• **PROBLEM DETAILS**: Locate the line that contains "Break this object". Copy it and every following line through the end of the records, exactly, and include nothing else.

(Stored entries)
begin

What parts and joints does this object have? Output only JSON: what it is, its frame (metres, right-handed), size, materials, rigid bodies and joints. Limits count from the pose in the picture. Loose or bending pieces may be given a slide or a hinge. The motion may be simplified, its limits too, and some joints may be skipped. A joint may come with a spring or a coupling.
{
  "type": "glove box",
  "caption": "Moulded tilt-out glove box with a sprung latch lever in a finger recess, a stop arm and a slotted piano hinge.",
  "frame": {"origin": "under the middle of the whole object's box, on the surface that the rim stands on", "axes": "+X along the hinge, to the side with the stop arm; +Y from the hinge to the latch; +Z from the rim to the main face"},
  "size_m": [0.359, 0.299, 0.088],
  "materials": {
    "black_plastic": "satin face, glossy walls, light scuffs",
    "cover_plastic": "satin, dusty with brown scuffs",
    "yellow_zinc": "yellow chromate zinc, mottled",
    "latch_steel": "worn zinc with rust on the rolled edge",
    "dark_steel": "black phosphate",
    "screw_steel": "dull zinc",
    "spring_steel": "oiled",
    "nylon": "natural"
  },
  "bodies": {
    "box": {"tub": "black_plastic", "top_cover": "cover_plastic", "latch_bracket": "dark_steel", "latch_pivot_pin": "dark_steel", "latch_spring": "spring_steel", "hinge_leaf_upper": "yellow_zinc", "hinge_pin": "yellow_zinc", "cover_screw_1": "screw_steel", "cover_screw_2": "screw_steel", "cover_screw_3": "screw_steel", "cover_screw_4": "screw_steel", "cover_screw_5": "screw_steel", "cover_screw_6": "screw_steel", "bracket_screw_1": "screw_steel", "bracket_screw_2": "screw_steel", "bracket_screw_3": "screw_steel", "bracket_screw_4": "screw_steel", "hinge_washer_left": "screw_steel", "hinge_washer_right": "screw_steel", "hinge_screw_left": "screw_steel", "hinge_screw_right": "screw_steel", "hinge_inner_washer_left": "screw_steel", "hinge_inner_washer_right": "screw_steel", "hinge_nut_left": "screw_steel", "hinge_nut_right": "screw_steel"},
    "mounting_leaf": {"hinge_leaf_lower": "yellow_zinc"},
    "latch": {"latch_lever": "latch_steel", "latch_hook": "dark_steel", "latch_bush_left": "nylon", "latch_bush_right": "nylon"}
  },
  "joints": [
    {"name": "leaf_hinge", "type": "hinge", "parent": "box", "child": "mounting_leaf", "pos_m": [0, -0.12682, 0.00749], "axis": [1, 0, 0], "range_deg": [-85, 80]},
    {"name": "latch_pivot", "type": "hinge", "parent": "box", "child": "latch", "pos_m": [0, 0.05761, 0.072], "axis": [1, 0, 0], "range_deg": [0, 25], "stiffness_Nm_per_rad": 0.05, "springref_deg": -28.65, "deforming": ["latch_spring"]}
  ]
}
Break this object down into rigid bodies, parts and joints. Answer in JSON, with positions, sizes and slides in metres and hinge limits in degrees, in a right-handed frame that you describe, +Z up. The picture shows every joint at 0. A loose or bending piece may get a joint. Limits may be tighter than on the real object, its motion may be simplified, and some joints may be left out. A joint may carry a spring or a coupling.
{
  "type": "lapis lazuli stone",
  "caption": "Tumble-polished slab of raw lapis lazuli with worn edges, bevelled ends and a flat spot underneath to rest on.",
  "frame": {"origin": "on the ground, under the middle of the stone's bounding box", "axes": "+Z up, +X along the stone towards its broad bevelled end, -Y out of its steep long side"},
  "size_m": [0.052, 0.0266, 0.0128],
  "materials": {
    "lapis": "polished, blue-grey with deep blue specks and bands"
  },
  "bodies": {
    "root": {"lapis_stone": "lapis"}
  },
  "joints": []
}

end

• **EXERCISE OUTPUT**:
Break this object down into rigid bodies, parts and joints. Answer in JSON, with positions, sizes and slides in metres and hinge limits in degrees, in a right-handed frame that you describe, +Z up. The picture shows every joint at 0. A loose or bending piece may get a joint. Limits may be tighter than on the real object, its motion may be simplified, and some joints may be left out. A joint may carry a spring or a coupling.
{
  "type": "lapis lazuli stone",
  "caption": "Tumble-polished slab of raw lapis lazuli with worn edges, bevelled ends and a flat spot underneath to rest on.",
  "frame": {"origin": "on the ground, under the middle of the stone's bounding box", "axes": "+Z up, +X along the stone towards its broad bevelled end, -Y out of its steep long side"},
  "size_m": [0.052, 0.0266, 0.0128],
  "materials": {
    "lapis": "polished, blue-grey with deep blue specks and bands"
  },
  "bodies": {
    "root": {"lapis_stone": "lapis"}
  },
  "joints": []
}